For the records that follow, return only the count of lines containing the string "finishes".

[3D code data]
————————
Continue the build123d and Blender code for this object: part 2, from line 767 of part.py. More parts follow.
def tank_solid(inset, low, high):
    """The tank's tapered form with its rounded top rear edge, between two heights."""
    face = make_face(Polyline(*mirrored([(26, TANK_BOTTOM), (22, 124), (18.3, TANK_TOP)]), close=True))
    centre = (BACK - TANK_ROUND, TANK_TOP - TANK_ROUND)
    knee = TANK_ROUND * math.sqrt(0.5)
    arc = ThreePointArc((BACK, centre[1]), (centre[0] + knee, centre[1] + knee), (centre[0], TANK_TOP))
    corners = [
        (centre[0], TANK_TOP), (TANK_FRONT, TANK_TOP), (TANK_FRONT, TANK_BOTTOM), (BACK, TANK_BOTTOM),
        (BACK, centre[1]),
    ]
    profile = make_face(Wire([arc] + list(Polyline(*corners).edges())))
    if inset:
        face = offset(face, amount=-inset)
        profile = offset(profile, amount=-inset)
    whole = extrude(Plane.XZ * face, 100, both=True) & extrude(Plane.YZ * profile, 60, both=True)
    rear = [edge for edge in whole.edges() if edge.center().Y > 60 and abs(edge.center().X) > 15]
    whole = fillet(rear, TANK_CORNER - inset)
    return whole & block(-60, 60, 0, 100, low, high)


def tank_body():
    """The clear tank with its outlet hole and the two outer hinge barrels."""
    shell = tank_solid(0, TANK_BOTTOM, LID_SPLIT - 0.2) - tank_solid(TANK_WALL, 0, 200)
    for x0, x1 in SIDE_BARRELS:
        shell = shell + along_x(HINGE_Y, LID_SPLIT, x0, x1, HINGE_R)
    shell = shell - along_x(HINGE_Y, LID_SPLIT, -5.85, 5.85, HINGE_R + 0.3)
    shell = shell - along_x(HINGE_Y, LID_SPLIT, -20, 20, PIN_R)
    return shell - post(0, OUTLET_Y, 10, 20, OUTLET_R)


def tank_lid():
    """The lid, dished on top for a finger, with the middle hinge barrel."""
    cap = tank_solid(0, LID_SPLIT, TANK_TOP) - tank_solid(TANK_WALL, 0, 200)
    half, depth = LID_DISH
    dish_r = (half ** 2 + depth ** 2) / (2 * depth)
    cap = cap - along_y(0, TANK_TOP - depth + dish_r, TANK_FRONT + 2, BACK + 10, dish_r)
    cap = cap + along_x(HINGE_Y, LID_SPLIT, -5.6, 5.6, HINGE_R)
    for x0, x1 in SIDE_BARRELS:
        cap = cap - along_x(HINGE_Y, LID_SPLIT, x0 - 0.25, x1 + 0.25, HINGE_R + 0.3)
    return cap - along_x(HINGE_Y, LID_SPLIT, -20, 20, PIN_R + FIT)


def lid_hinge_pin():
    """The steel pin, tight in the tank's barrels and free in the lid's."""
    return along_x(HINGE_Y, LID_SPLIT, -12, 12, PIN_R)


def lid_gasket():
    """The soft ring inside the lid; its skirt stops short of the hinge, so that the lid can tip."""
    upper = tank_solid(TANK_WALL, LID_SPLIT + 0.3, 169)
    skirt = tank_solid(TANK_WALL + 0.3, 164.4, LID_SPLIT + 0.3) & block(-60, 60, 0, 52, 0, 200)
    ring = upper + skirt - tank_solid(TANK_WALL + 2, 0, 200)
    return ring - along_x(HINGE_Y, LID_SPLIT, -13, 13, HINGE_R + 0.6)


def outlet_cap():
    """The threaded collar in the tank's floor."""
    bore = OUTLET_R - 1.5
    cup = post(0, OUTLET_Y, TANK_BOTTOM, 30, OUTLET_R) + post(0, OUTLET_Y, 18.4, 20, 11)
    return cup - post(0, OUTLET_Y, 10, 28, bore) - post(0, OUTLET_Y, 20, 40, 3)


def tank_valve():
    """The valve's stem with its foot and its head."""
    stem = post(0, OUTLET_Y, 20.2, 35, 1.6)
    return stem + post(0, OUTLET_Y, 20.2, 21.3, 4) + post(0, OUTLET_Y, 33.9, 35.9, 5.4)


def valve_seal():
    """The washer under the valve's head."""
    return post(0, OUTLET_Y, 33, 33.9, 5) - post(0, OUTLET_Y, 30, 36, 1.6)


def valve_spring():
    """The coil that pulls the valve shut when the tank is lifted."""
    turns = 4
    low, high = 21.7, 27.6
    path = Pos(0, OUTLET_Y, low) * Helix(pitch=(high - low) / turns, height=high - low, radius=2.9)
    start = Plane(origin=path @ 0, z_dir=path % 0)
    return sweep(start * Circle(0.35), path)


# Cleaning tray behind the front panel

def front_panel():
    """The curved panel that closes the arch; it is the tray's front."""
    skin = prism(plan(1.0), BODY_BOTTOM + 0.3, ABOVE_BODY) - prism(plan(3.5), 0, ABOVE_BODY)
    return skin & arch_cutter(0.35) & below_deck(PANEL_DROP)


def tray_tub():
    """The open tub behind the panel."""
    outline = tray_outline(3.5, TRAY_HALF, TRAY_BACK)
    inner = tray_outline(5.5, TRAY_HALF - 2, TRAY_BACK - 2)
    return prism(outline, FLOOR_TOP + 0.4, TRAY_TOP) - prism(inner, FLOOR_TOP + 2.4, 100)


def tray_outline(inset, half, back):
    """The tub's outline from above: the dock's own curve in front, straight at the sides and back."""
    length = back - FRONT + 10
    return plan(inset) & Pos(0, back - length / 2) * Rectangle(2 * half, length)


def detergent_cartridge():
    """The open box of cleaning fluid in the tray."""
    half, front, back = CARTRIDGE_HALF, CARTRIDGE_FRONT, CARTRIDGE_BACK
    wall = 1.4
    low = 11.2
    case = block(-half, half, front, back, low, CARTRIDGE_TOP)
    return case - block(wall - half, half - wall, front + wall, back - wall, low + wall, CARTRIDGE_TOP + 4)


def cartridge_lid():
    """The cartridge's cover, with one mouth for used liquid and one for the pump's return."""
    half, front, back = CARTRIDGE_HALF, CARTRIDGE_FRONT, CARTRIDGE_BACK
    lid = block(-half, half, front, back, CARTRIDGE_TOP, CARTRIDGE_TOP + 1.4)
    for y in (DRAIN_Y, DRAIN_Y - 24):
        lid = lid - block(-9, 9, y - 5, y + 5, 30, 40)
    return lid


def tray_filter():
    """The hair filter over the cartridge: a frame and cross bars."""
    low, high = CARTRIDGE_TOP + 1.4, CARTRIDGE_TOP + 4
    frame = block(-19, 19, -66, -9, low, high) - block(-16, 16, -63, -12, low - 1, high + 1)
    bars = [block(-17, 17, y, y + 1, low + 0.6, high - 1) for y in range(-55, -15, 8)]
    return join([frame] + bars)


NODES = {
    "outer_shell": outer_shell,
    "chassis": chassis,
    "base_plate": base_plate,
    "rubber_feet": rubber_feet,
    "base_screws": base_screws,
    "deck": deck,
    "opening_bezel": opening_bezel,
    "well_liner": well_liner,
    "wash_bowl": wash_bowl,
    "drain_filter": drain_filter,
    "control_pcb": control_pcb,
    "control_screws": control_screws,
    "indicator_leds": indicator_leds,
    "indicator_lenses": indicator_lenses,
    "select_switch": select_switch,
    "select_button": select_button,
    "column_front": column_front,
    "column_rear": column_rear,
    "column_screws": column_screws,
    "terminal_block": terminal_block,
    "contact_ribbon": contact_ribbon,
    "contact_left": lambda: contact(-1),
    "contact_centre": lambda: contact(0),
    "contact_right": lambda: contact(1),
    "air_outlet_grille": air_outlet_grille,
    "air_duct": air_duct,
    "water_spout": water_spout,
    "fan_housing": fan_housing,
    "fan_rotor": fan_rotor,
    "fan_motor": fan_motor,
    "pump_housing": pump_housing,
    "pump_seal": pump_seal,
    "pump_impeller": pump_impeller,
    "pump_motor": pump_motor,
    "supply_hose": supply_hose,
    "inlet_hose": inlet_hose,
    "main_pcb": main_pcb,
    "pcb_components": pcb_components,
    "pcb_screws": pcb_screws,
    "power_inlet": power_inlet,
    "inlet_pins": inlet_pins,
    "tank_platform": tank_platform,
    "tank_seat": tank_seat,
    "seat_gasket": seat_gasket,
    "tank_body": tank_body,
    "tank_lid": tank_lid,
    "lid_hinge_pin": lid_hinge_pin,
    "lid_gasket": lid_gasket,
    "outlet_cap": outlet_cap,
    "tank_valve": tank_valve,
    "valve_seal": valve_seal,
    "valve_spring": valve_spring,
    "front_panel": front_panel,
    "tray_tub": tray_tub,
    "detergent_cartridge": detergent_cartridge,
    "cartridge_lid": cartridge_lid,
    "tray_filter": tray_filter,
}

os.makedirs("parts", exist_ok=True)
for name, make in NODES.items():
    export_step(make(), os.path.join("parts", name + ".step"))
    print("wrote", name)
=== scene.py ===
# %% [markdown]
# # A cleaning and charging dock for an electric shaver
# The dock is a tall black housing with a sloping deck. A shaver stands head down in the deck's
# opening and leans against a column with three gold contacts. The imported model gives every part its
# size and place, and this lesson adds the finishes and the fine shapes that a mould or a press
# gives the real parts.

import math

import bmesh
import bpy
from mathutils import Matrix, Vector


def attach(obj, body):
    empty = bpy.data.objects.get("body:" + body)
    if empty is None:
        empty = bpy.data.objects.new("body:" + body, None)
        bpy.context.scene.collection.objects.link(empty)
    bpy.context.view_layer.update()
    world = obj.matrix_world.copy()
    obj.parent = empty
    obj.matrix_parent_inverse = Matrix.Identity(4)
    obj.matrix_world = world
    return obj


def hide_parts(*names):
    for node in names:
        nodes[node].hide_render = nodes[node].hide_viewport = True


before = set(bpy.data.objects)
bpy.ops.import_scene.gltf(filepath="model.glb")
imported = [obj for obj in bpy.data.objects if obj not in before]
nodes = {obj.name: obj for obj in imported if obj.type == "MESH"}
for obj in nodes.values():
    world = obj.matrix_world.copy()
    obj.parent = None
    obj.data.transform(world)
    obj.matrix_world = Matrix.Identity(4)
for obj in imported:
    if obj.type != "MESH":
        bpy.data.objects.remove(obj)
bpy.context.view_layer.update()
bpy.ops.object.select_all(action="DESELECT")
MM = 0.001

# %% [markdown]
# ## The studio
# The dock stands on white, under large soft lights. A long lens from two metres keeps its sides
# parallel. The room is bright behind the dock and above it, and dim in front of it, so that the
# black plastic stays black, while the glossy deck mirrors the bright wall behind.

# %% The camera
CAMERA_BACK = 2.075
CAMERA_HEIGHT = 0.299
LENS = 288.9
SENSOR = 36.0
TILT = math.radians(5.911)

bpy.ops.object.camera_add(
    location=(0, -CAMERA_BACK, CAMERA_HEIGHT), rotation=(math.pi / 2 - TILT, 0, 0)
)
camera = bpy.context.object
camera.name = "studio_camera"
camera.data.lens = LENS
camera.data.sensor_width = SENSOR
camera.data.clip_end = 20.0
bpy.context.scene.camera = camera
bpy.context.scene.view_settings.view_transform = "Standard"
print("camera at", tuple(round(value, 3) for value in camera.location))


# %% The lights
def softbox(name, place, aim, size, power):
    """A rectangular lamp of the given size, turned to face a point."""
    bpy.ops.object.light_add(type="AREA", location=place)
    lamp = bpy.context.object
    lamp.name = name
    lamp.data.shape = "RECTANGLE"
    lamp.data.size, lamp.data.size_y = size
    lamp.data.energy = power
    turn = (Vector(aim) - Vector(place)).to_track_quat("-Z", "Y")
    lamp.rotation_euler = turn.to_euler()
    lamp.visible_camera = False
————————
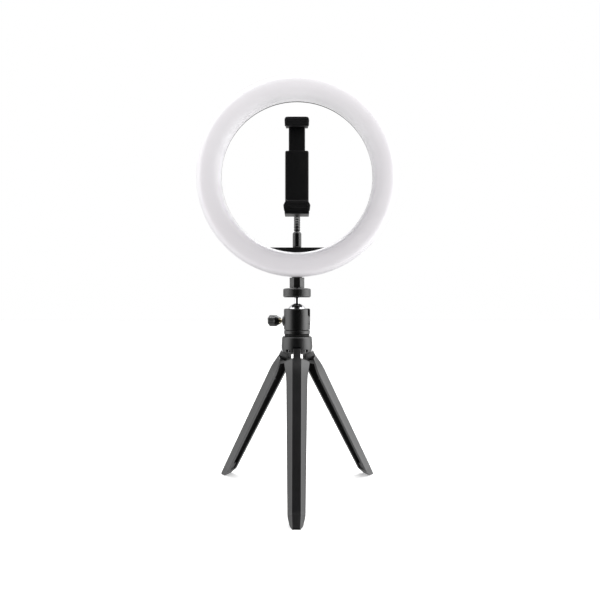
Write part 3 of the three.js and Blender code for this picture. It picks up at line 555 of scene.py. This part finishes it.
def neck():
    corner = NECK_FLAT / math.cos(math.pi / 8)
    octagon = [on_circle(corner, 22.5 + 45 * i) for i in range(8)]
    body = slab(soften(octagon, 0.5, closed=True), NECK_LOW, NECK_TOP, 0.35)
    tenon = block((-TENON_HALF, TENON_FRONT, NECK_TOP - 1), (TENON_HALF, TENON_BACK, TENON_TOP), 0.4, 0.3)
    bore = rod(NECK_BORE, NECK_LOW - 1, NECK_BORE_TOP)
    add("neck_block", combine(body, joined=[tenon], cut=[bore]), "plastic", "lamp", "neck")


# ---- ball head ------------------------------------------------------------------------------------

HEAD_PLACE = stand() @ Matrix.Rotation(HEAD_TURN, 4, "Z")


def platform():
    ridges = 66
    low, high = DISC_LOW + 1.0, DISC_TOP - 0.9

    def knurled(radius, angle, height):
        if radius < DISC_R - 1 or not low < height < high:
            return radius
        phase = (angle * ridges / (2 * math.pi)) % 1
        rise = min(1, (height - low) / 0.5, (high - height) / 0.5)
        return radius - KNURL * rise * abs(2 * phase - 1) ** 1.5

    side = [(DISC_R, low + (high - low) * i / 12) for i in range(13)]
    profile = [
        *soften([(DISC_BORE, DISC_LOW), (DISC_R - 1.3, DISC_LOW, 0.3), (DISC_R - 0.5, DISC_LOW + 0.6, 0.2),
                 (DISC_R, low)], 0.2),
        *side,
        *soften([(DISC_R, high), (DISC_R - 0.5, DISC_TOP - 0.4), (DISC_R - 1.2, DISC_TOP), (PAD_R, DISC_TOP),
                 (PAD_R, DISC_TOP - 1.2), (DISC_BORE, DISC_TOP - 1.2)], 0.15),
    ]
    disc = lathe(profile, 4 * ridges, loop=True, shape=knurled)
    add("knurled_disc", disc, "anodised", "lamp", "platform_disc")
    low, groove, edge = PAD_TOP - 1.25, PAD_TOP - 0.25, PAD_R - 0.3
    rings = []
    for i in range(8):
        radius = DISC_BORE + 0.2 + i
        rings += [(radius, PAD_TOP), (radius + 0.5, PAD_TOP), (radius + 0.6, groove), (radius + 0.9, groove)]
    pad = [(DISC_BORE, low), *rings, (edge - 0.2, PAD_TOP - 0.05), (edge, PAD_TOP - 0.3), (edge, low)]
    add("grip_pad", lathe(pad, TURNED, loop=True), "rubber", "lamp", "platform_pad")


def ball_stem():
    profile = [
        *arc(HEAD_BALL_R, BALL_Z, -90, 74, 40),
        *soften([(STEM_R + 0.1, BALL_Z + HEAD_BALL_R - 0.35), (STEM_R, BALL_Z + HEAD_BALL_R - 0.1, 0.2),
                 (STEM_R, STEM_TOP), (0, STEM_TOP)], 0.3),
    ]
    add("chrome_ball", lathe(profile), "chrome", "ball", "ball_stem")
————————
The result
2